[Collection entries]
● ● ● ● ● ● ●

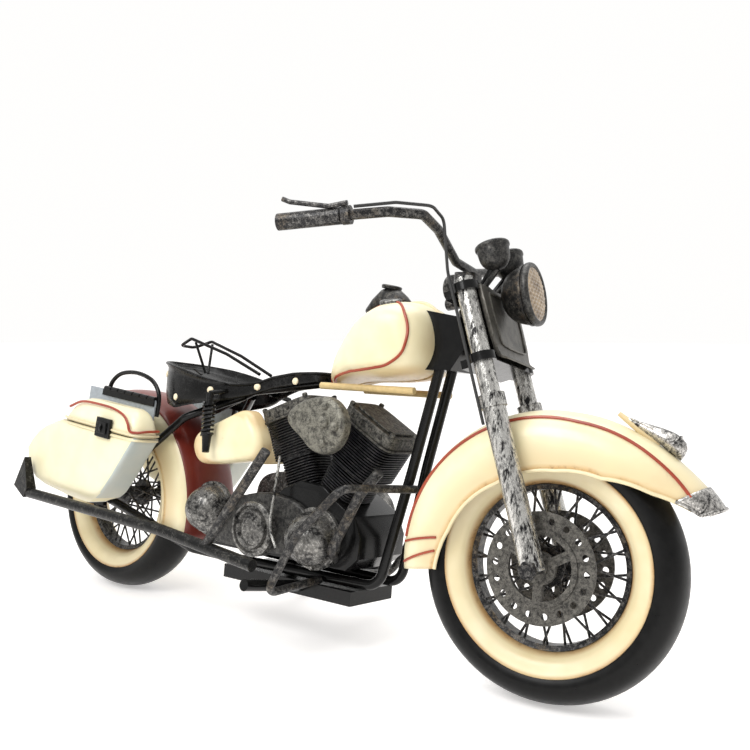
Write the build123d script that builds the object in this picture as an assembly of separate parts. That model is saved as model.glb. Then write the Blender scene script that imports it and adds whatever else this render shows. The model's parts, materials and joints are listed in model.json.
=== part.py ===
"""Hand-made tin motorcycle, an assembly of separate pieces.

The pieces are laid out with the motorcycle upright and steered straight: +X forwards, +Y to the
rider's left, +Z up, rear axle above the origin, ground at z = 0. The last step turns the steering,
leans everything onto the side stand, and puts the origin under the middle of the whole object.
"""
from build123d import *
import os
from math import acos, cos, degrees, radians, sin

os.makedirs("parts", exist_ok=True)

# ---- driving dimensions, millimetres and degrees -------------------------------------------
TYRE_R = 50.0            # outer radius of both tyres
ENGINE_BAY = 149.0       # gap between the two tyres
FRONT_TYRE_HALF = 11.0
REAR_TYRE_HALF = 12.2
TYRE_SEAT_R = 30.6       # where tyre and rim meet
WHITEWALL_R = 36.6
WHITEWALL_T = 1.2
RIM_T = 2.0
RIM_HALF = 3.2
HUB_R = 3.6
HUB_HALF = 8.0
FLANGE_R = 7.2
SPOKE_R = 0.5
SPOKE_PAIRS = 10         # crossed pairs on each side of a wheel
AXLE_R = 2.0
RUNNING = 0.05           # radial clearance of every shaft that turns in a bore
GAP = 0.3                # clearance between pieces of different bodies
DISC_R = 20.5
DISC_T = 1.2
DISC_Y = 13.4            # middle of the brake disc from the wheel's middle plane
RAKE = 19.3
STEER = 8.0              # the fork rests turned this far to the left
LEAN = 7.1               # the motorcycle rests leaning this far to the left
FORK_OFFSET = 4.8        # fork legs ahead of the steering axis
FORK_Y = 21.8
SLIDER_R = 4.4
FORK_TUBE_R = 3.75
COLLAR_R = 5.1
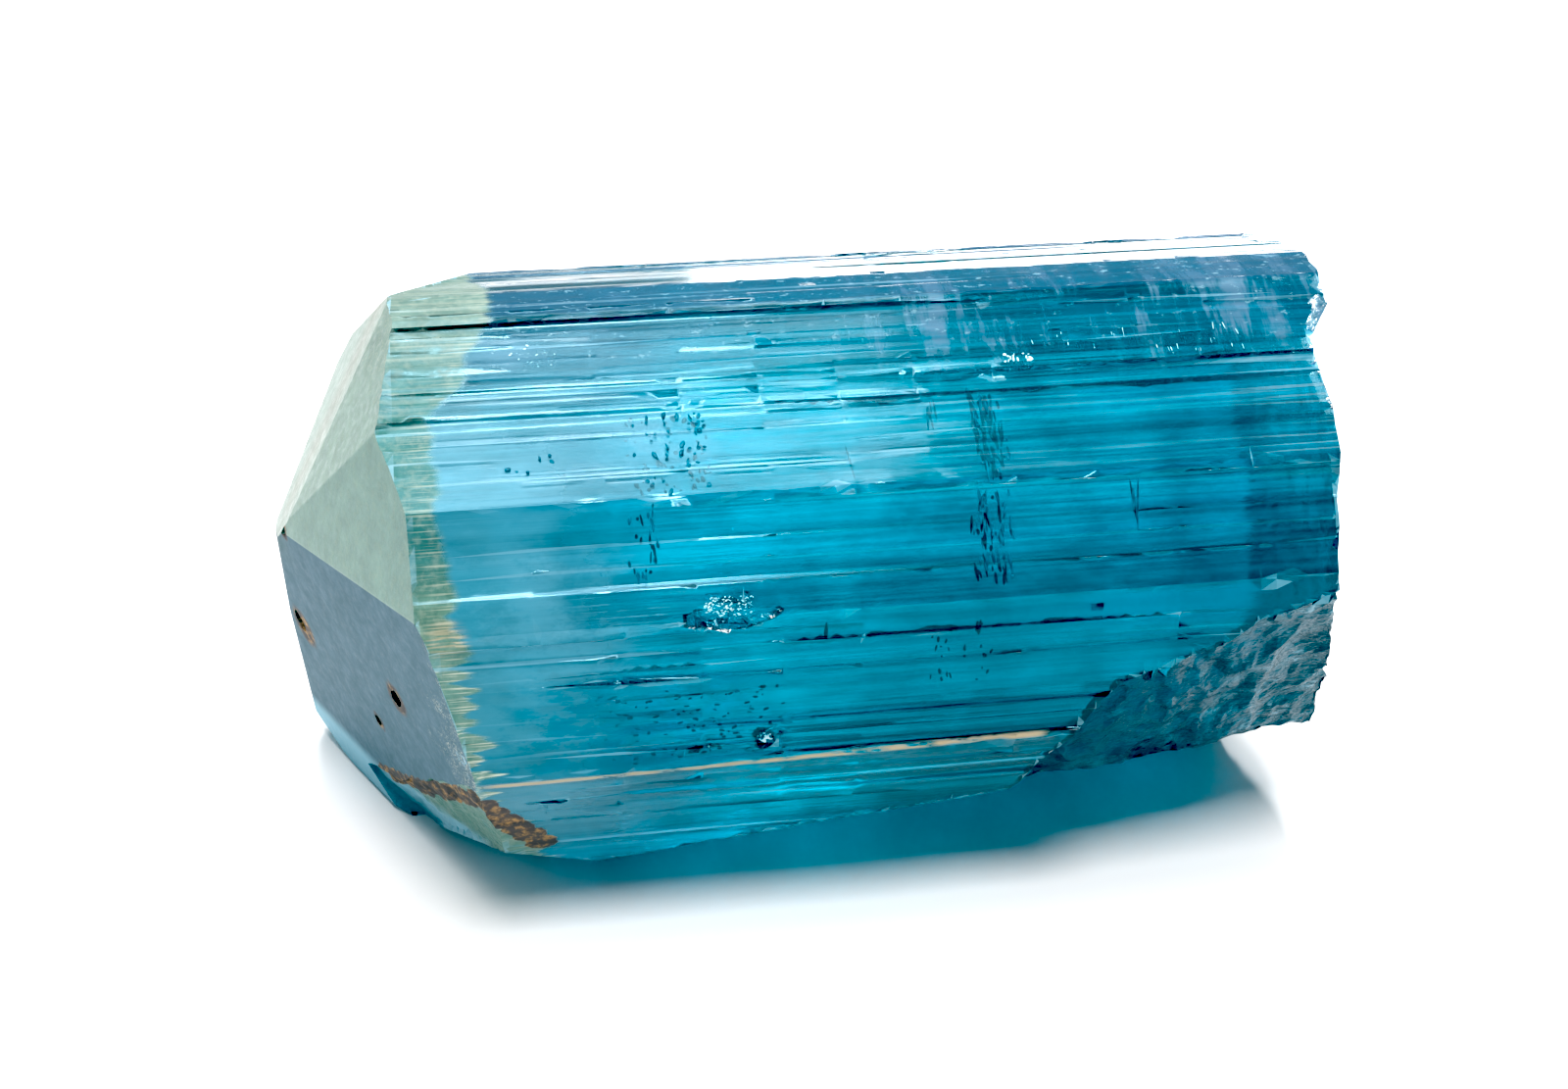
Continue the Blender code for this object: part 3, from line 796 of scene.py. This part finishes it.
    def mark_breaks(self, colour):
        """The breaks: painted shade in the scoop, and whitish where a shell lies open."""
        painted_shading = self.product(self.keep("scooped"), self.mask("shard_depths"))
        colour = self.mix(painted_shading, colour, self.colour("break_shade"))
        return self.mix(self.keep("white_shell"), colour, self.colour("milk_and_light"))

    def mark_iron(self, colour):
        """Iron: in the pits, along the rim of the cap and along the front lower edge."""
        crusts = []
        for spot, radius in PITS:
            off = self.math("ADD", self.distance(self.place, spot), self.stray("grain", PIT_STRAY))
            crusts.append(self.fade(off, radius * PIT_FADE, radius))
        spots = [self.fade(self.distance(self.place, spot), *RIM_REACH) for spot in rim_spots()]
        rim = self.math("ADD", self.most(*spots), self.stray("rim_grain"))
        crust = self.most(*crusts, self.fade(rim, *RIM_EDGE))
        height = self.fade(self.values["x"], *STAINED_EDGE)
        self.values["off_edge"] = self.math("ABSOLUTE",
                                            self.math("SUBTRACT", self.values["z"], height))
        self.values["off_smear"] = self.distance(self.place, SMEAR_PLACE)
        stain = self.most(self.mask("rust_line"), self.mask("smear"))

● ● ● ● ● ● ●

## [YOUR TASK]
Repeat each record in full; every line must match exactly.

## [TASK OUTPUT]
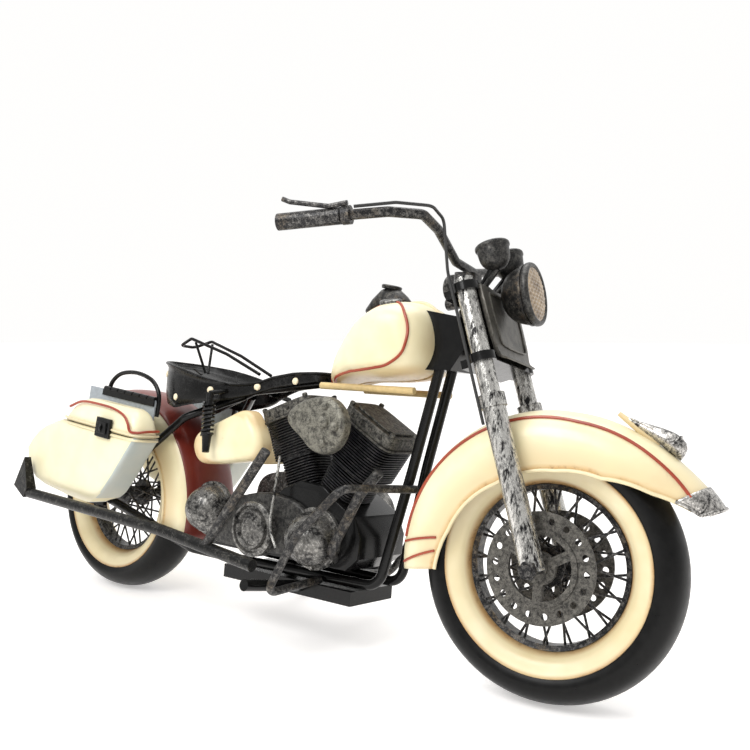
Write the build123d script that builds the object in this picture as an assembly of separate parts. That model is saved as model.glb. Then write the Blender scene script that imports it and adds whatever else this render shows. The model's parts, materials and joints are listed in model.json.
=== part.py ===
"""Hand-made tin motorcycle, an assembly of separate pieces.

The pieces are laid out with the motorcycle upright and steered straight: +X forwards, +Y to the
rider's left, +Z up, rear axle above the origin, ground at z = 0. The last step turns the steering,
leans everything onto the side stand, and puts the origin under the middle of the whole object.
"""
from build123d import *
import os
from math import acos, cos, degrees, radians, sin

os.makedirs("parts", exist_ok=True)

# ---- driving dimensions, millimetres and degrees -------------------------------------------
TYRE_R = 50.0            # outer radius of both tyres
ENGINE_BAY = 149.0       # gap between the two tyres
FRONT_TYRE_HALF = 11.0
REAR_TYRE_HALF = 12.2
TYRE_SEAT_R = 30.6       # where tyre and rim meet
WHITEWALL_R = 36.6
WHITEWALL_T = 1.2
RIM_T = 2.0
RIM_HALF = 3.2
HUB_R = 3.6
HUB_HALF = 8.0
FLANGE_R = 7.2
SPOKE_R = 0.5
SPOKE_PAIRS = 10         # crossed pairs on each side of a wheel
AXLE_R = 2.0
RUNNING = 0.05           # radial clearance of every shaft that turns in a bore
GAP = 0.3                # clearance between pieces of different bodies
DISC_R = 20.5
DISC_T = 1.2
DISC_Y = 13.4            # middle of the brake disc from the wheel's middle plane
RAKE = 19.3
STEER = 8.0              # the fork rests turned this far to the left
LEAN = 7.1               # the motorcycle rests leaning this far to the left
FORK_OFFSET = 4.8        # fork legs ahead of the steering axis
FORK_Y = 21.8
SLIDER_R = 4.4
FORK_TUBE_R = 3.75
COLLAR_R = 5.1
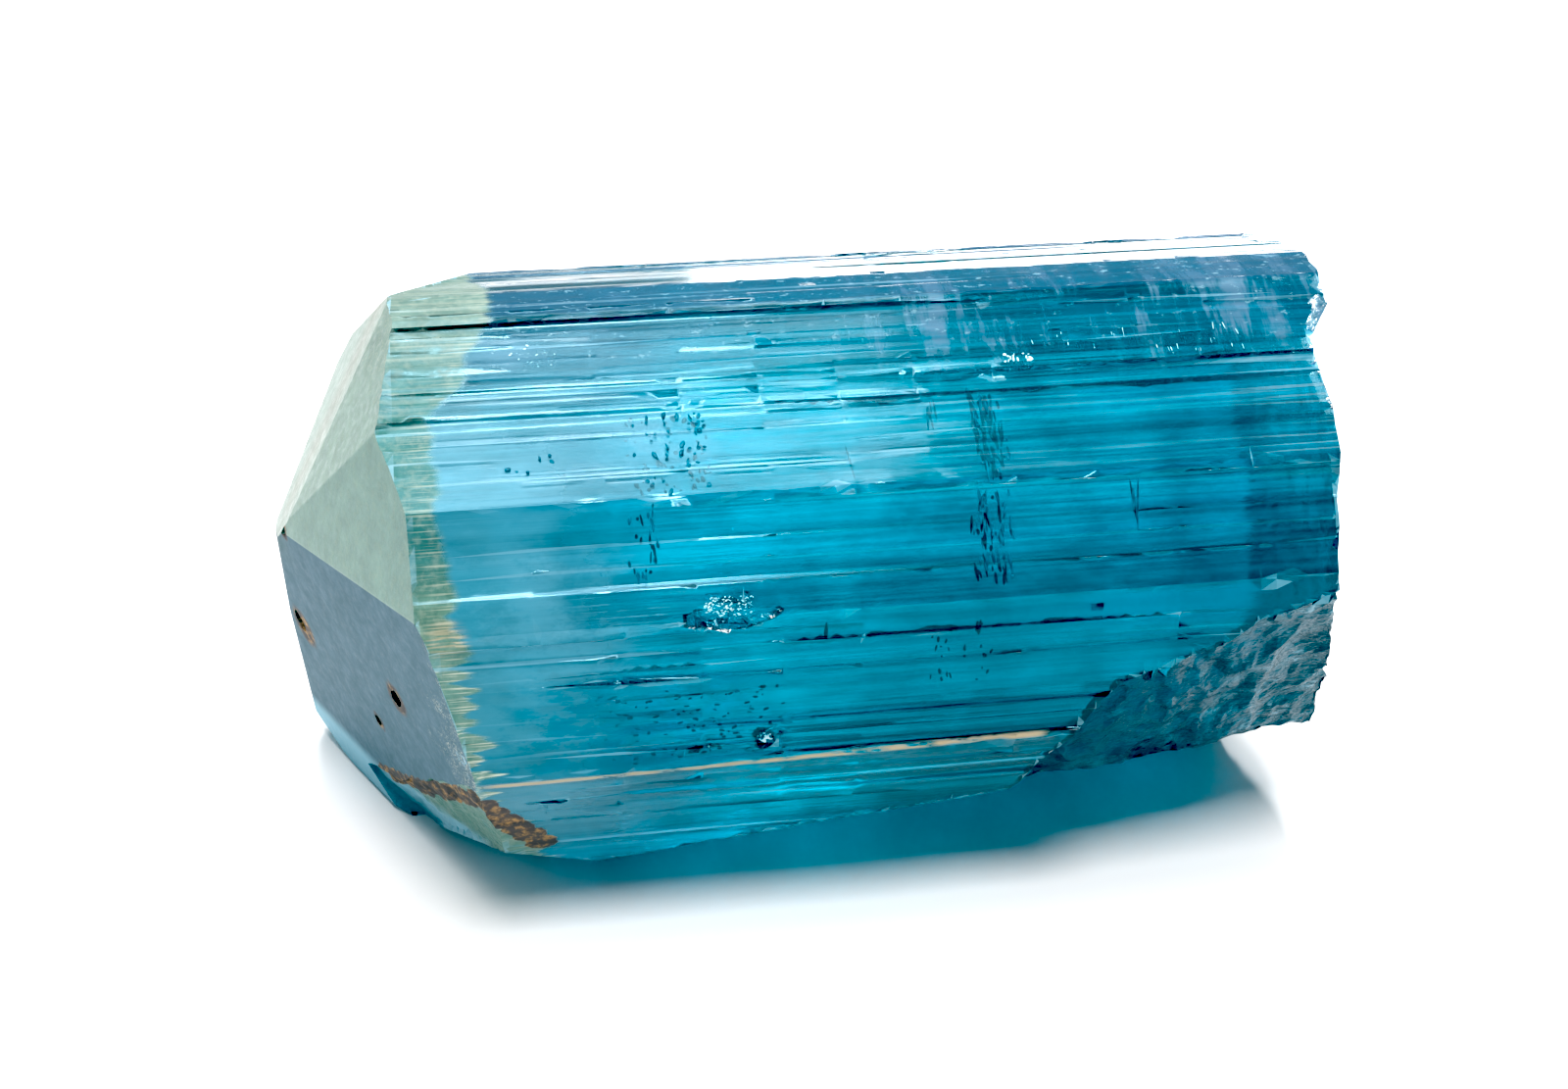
Continue the Blender code for this object: part 3, from line 796 of scene.py. This part finishes it.
    def mark_breaks(self, colour):
        """The breaks: painted shade in the scoop, and whitish where a shell lies open."""
        painted_shading = self.product(self.keep("scooped"), self.mask("shard_depths"))
        colour = self.mix(painted_shading, colour, self.colour("break_shade"))
        return self.mix(self.keep("white_shell"), colour, self.colour("milk_and_light"))

    def mark_iron(self, colour):
        """Iron: in the pits, along the rim of the cap and along the front lower edge."""
        crusts = []
        for spot, radius in PITS:
            off = self.math("ADD", self.distance(self.place, spot), self.stray("grain", PIT_STRAY))
            crusts.append(self.fade(off, radius * PIT_FADE, radius))
        spots = [self.fade(self.distance(self.place, spot), *RIM_REACH) for spot in rim_spots()]
        rim = self.math("ADD", self.most(*spots), self.stray("rim_grain"))
        crust = self.most(*crusts, self.fade(rim, *RIM_EDGE))
        height = self.fade(self.values["x"], *STAINED_EDGE)
        self.values["off_edge"] = self.math("ABSOLUTE",
                                            self.math("SUBTRACT", self.values["z"], height))
        self.values["off_smear"] = self.distance(self.place, SMEAR_PLACE)
        stain = self.most(self.mask("rust_line"), self.mask("smear"))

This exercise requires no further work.